2015-05-05 16:43:38,406 ERROR [main] org.apache.hadoop.mapreduce.v2.app.MRAppMaster: Error starting MRAppMaster
java.lang.NoSuchMethodError: org.apache.hadoop.yarn.webapp.util.WebAppUtils.getProxyHostsAndPortsForAmFilter(Lorg/apache/hadoop/conf/Configuration;)Ljava/util/List;
	at org.apache.hadoop.yarn.server.webproxy.amfilter.AmFilterInitializer.initFilter(AmFilterInitializer.java:40)
	at org.apache.hadoop.http.HttpServer.<init>(HttpServer.java:272)
	at org.apache.hadoop.yarn.webapp.WebApps$Builder$2.<init>(WebApps.java:222)
	at org.apache.hadoop.yarn.webapp.WebApps$Builder.start(WebApps.java:219)
	at org.apache.hadoop.mapreduce.v2.app.client.MRClientService.serviceStart(MRClientService.java:136)
	at org.apache.hadoop.service.AbstractService.start(AbstractService.java:193)
	at org.apache.hadoop.mapreduce.v2.app.MRAppMaster.serviceStart(MRAppMaster.java:1058)
	at org.apache.hadoop.service.AbstractService.start(AbstractService.java:193)
	at org.apache.hadoop.mapreduce.v2.app.MRAppMaster$1.run(MRAppMaster.java:1445)
	at java.security.AccessController.doPrivileged(Native Method)
	at javax.security.auth.Subject.doAs(Subject.java:415)
	at org.apache.hadoop.security.UserGroupInformation.doAs(UserGroupInformation.java:1491)
	at org.apache.hadoop.mapreduce.v2.app.MRAppMaster.initAndStartAppMaster(MRAppMaster.java:1441)
	at org.apache.hadoop.mapreduce.v2.app.MRAppMaster.main(MRAppMaster.java:1374)
 
I have added the following settings
 
1. In oozie-site.xml, added the property,                <name>oozie.service.SparkConfigurationService.spark.configurations</name>
        <value>*=/opt/spark-1.3.1-bin-hadoop2.6/conf</value>
 
2. In spark-defaults.xml added the property spark.master
3. Also have YARN_CONF directory set in the system variable.
 
I also submitted Spark Pi job outside Oozie in yarn-client mode and it was successful. 
 
Thanks,
 
Raj
5 REPLIES 5

Re: Spark Yarn example in Oozie 4.1 CDH 5.4.0

Master Guru
Have you tried to use the Spark version shipped in 5.4.0 instead of a
custom built one (which likely was not built against CDH 5.4.0 hadoop
versions)?

Re: Spark Yarn example in Oozie 4.1 CDH 5.4.0

Explorer

I will give a try of Spark 1.3.0 CDH 5.4.0 tarball from 

 

http://archive.cloudera.com/cdh5/cdh/5/spark-1.3.0-cdh5.4.0.tar.gz

 

Thanks Harsh for your suggestion. 

Re: Spark Yarn example in Oozie 4.1 CDH 5.4.0

Explorer

Changing Spark to CDH distribution didn't help, but threw a good pointer.
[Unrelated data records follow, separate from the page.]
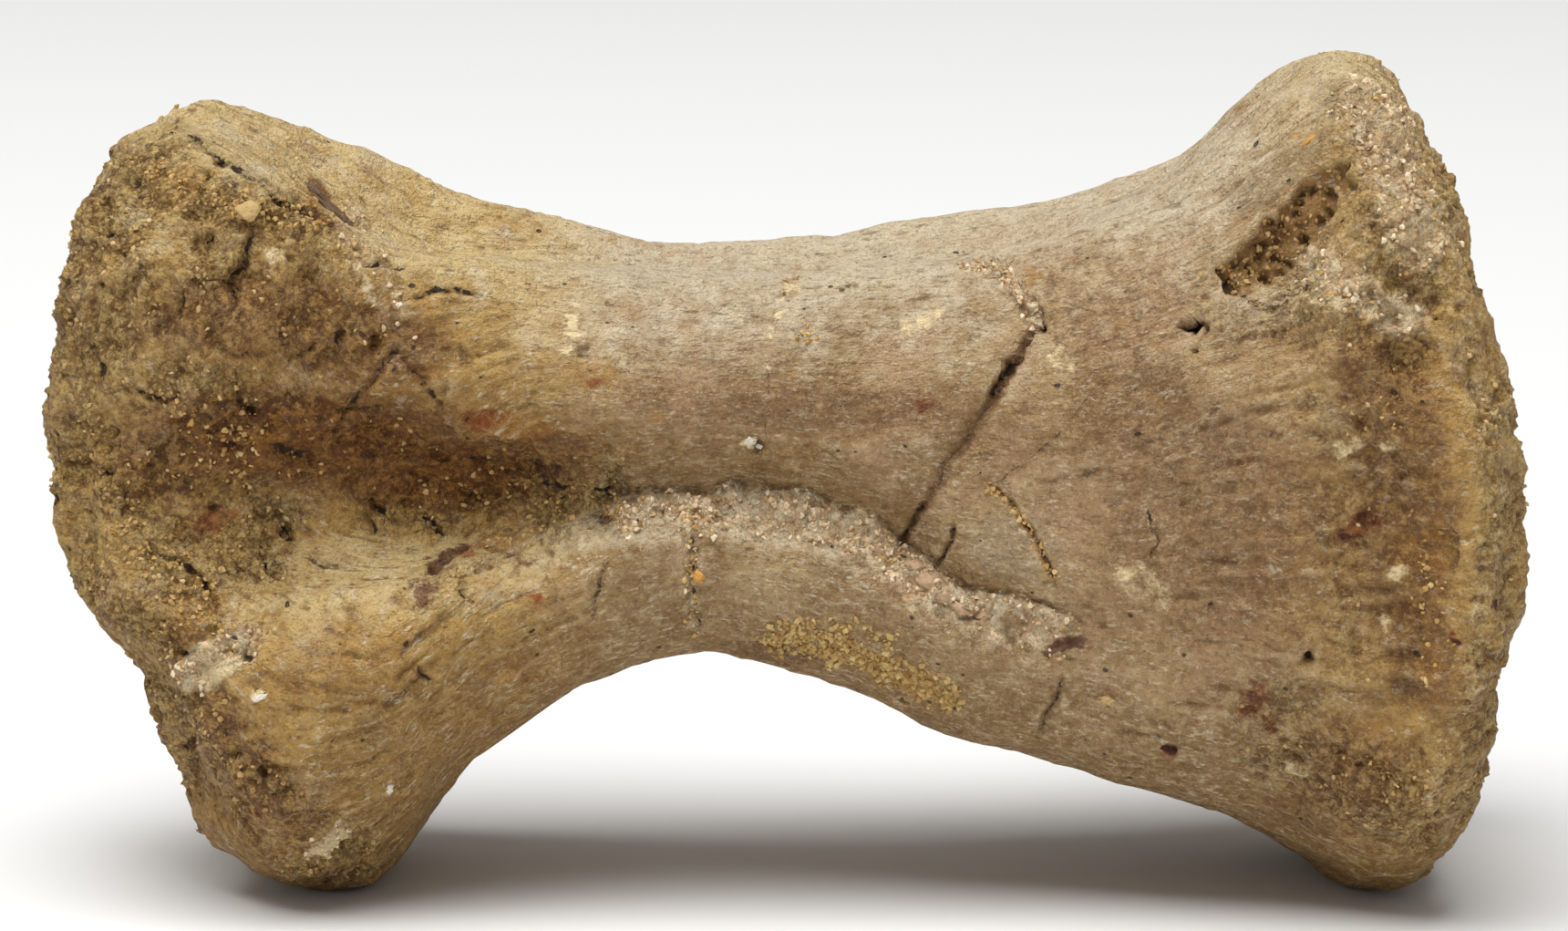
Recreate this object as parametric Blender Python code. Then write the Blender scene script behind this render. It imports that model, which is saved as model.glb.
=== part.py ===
# A fossil limb bone of a spinosaurid: one hourglass-shaped piece, lying as it rests.
# Frame: +X runs along the bone to its wide end, -Y is the face that shows, +Z is up.
# The origin is on the surface it rests on, below the middle of the bone.
# Lengths below are in millimetres, and MM turns them into Blender's metres.

import math

import bmesh
import bpy
import numpy as np
from mathutils import Matrix, Vector, noise

MM = 0.001

# The bone's outline seen from the front, as four smooth lines of (x, z).
KNOBBLY_END = [(-33.4, 0.4), (-36.4, 2.4), (-38.8, 5.2), (-40.0, 9.0), (-40.4, 12.5), (-40.7, 15.4),
               (-42.6, 18.0), (-46.6, 20.6), (-48.2, 23.2), (-48.0, 27.0), (-47.6, 32.5), (-46.2, 37.2),
               (-45.9, 41.0), (-45.4, 44.6), (-43.8, 47.8), (-40.8, 49.8)]
WIDE_END = [(42.0, 0.6), (44.2, 3.8), (45.4, 8.6), (46.0, 13.2), (46.9, 19.0), (47.6, 24.5), (47.5, 29.5),
            (46.8, 35.0), (45.2, 40.0), (43.9, 45.0), (42.7, 49.2), (40.9, 52.0), (38.4, 53.7)]
UPPER_LINE = [(-40.8, 49.8), (-37.0, 50.2), (-33.6, 48.4), (-29.6, 45.8), (-24.0, 43.8), (-18.0, 43.0),
              (-10.0, 42.4), (-1.0, 42.0), (7.0, 42.4), (13.4, 43.0), (19.4, 45.0), (23.0, 46.4),
              (25.8, 47.9), (29.4, 50.9), (32.4, 53.4), (35.4, 54.7), (38.4, 53.7)]
UNDER_LINE = [(-33.4, 0.4), (-30.0, 0.0), (-26.8, 0.2), (-24.0, 3.4), (-20.8, 7.6), (-17.2, 11.0),
              (-12.4, 14.2), (-5.6, 16.9), (-0.4, 15.7), (5.0, 13.5), (11.4, 10.3), (18.0, 8.2),
              (25.0, 6.3), (30.2, 4.0), (34.0, 1.2), (36.4, -0.3), (39.0, -0.4), (42.0, 0.6)]

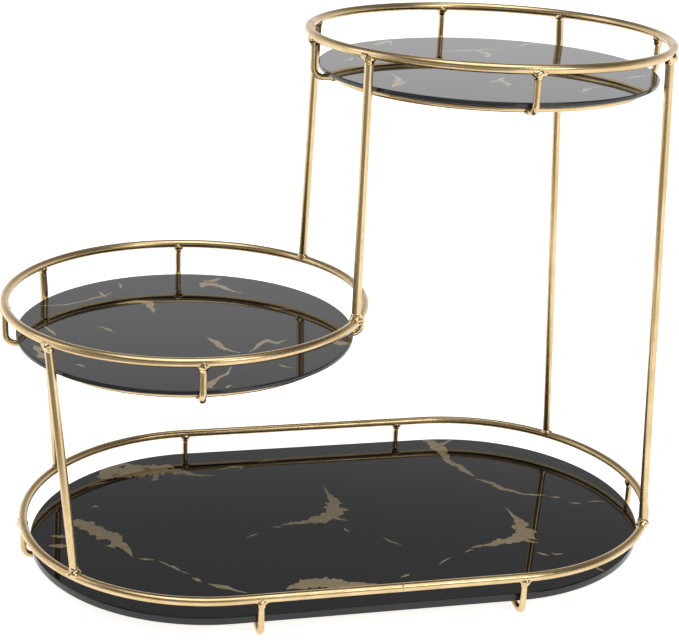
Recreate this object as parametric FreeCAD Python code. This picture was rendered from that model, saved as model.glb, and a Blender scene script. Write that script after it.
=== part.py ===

Recompiled and created Spark example jar with CDH 5.4.0

hadoop 2.6.0 jars dependencies (believe it was compiled using Hadoop 2.3.0) and that solved the problem.

 

Another unrelated issue.  If we have an explicit ctx.stop(), we get this error. Is Oozie Spark action handling it for us? After we took off that line ctx.stop(), it is completing normal.  Thanks Harsh for your timely reply! 

 

Failing Oozie Launcher, Main class [org.apache.oozie.action.hadoop.SparkMain], main() threw exception, Job cancelled because SparkContext was shut down
org.apache.spark.SparkException: Job cancelled because SparkContext was shut down
	at org.apache.spark.scheduler.DAGScheduler$$anonfun$cleanUpAfterSchedulerStop$1.apply(DAGScheduler.scala:699)
	at org.apache.spark.scheduler.DAGScheduler$$anonfun$cleanUpAfterSchedulerStop$1.apply(DAGScheduler.scala:698)
	at scala.collection.mutable.HashSet.foreach(HashSet.scala:79)
	at org.apache.spark.scheduler.DAGScheduler.cleanUpAfterSchedulerStop(DAGScheduler.scala:698)
	at org.apache.spark.scheduler.DAGSchedulerEventProcessLoop.onStop(DAGScheduler.scala:1411)
	at org.apache.spark.util.EventLoop.stop(EventLoop.scala:81)
	at org.apache.spark.scheduler.DAGScheduler.stop(DAGScheduler.scala:1346)
	at org.apache.spark.SparkContext.stop(SparkContext.scala:1380)
	at org.apache.spark.scheduler.cluster.YarnClientSchedulerBackend$$anon$1.run(YarnClientSchedulerBackend.scala:143)

  

Re: Spark Yarn example in Oozie 4.1 CDH 5.4.0

Master Guru
Glad to hear. What issue did you get when you tried against CDH Spark?
Are you using an entirely tarball based installation?

The action uses SparkSubmit.main(…) from Spark to invoke the
arguments/program - I believe that should be handling stoppage at end
of execution for you.

Re: Spark Yarn example in Oozie 4.1 CDH 5.4.0

Explorer

When I used Spark tarball from CDH 5.4.0, I got exactly the same NoSuchMethodError. Having gone through this Spark configuration, I continued with the same setup and modified hadoop-client SBT to 2.6.0-cdh5.4.0 in my client code project, recompiled and used the new jar.